Stewart will be in Costa Rica later this month to promote the film, which opens in select theaters throughout the country Nov. 23.

When confronted by Costa Rican officials about the possibility of adding a scene, or text to the movie, explaining the new fisheries law and the progress government officials say has been made since the movie was filmed, Stewart balks.

“Costa Rica has a lot of laws on paper, but they don’t seem to enforce them. Unless that changes, the movie won’t,” he said. “Sharkwater”:

A New Look at Sharks

In Sharkwater, narrator/director Rob Stewart explores the depths of the multibillion-dollar trade in shark fins, and the devastating effect it has had on shark populations worldwide.

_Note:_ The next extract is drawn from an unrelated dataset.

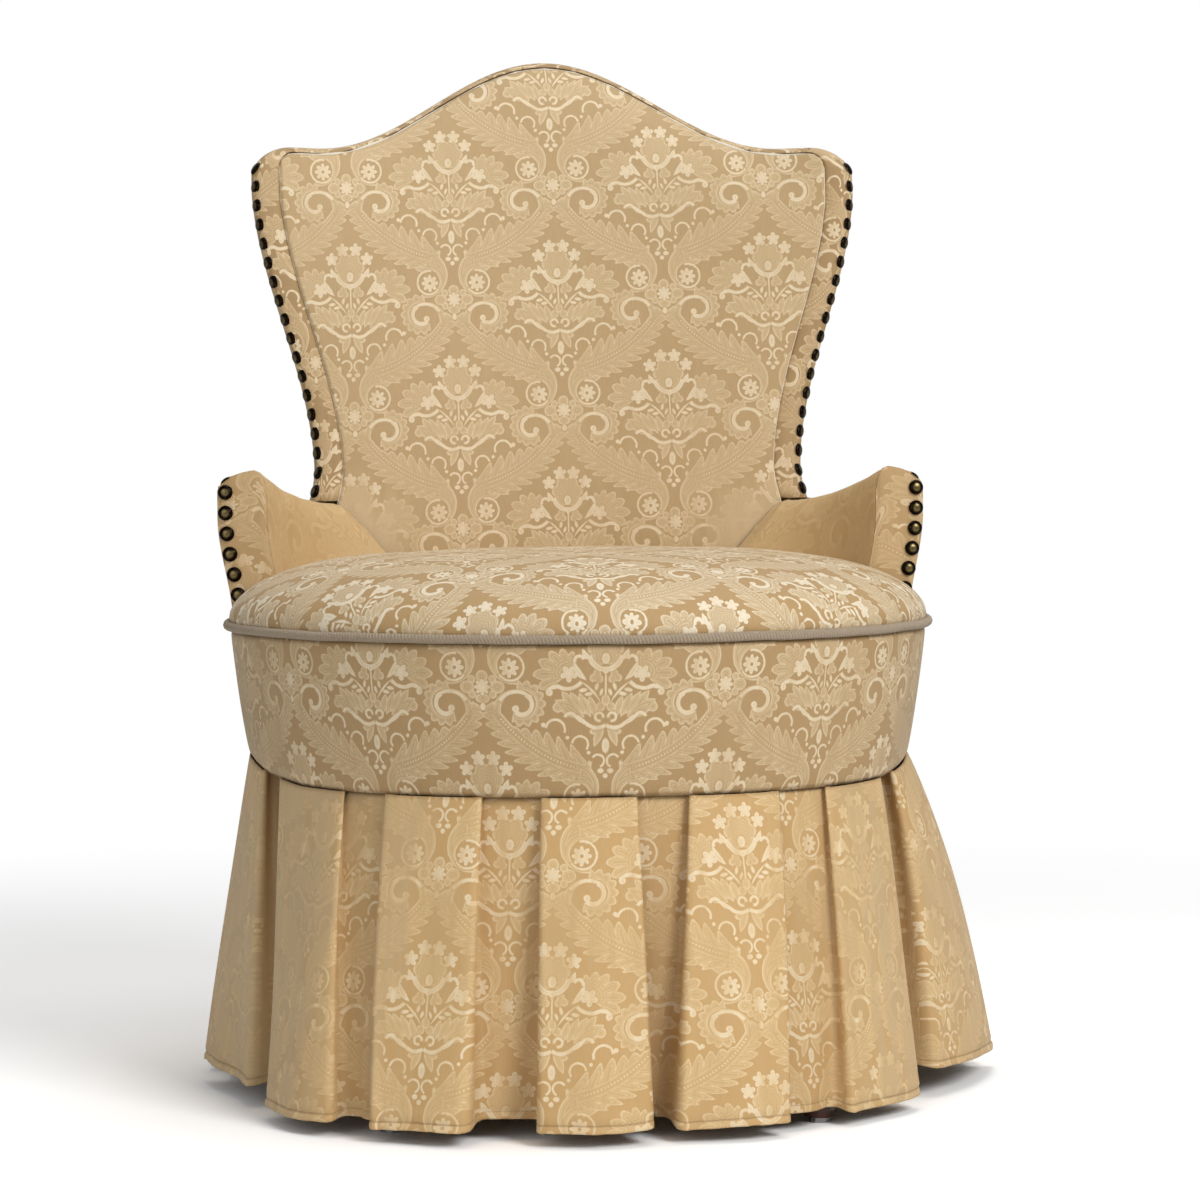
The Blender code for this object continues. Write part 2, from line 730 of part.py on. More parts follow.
def back_frame():
    top = EAR_Z - POST_TOP_DROP
    heights = [RAIL_TOP + GAP] + steps(RAIL_TOP, WAIST_Z, 5)[1:] + steps(WAIST_Z, top, 6)[1:]
    for side, name in ((-1, "back_post_left"), (1, "back_post_right")):
        sections = []
        for z in heights:
            x, y = post_centre(z)
            depth = (FRAME_BACK - FRAME_FRONT) / 2
            corners = ((-1, -1), (1, -1), (1, 1), (-1, 1))
            section = []
            for i, j in corners:
                px = x + i * POST_WIDTH / 2
                lean = back_y(px, z) - back_y(x, z)
                section.append(Vector((side * px, y + j * depth + lean, z)))
            sections.append(section)
        loft(name, sections, WOOD)

    def between_posts(z):
        return side_half(max(z, WAIST_Z)) - POST_INSET - POST_WIDTH - GAP

    back_rail(
        "crest_rail",
        between_posts(EAR_Z - CREST_RAIL_HEIGHT) - FIT,
        lambda x: crest_height(x) - CREST_RAIL_HEIGHT,
        lambda x: crest_height(x) - CREST_BORDER,
        16,
    )
    for name, z in (("stay_rail", STAY_RAIL_Z), ("middle_rail", MIDDLE_RAIL_Z)):
        low, high = z - CROSS_RAIL_HEIGHT / 2, z + CROSS_RAIL_HEIGHT / 2
        reach = min(between_posts(low), between_posts(high)) - FIT
        back_rail(name, reach, lambda x, e=low: e, lambda x, e=high: e, 10)

    half = BACK_WEB_WIDTH / 2
    front, behind = [], []
    foot = STAY_RAIL_Z - CROSS_RAIL_HEIGHT / 2
    for z in steps(foot, crest_height(half) - CREST_BORDER - BACK_WEB_END, 8):
        front.append([Vector((x, back_y(x, z) + FRAME_BACK + GAP, z)) for x in steps(-half, half, 4)])
        behind.append([p + Vector((0, WEB_THICK / 2, 0)) for p in front[-1]])
    panel("back_webbing", front, behind, WEBBING)


def outline_frames():
    """Pairs of outline and seam points, from the waist up the side and over the ear to the crest's centre."""
    corner = crest_height(EAR_HALF)
    seam_x = EAR_HALF - BORDER_WIDTH
    pairs = []
    for z in steps(WAIST_Z + BORDER_CLEAR, corner, SIDE_STEPS)[:-1]:
        pairs.append(((side_half(z), z), (side_half(z) - BORDER_WIDTH, z)))
    for turn in steps(0, math.pi / 2, EAR_STEPS):
        x = EAR_FLAT + (EAR_HALF - EAR_FLAT) * math.cos(turn)
        sx = seam_x - SEAM_ROUND + SEAM_ROUND * math.cos(turn)
        pairs.append(((x, crest_height(x)), (sx, seam_top(sx))))
    for share in steps(1, 0, 14)[1:]:
        x, sx = EAR_FLAT * share, (seam_x - SEAM_ROUND) * share
        pairs.append(((x, crest_height(x)), (sx, seam_top(sx))))
    return [(Vector(p), Vector(q)) for p, q in pairs]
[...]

Stewart teams up with Paul Watson, of the Sea Shepherd Conservation Society, and sails south from the United States to Guatemala waters, and later, Costa Rica’s Isla del Coco National Park, where they confront fishermen partaking in illegal shark finning.

The plot thickens when the duo face attempted murder charges in Costa Rica for ramming a fishing boat at sea, then flee the country with a Costa Rican Coast Guard gunboat in hot pursuit.

The movie is filmed in 15 countries, with footage from Costa Rica above and below the water from Puntarenas to San José and Isla del Coco.

Sharkwater opens in Costa Rica Nov. 23 at the following theaters: Cinépolis in Tres Rios, the Cinemarks in Escazú and Zapote, and CCM Theaters in San Pedro, Heredia, Pérez Zeledón, Grecia, Rohrmoser, San Ramón and Liberia.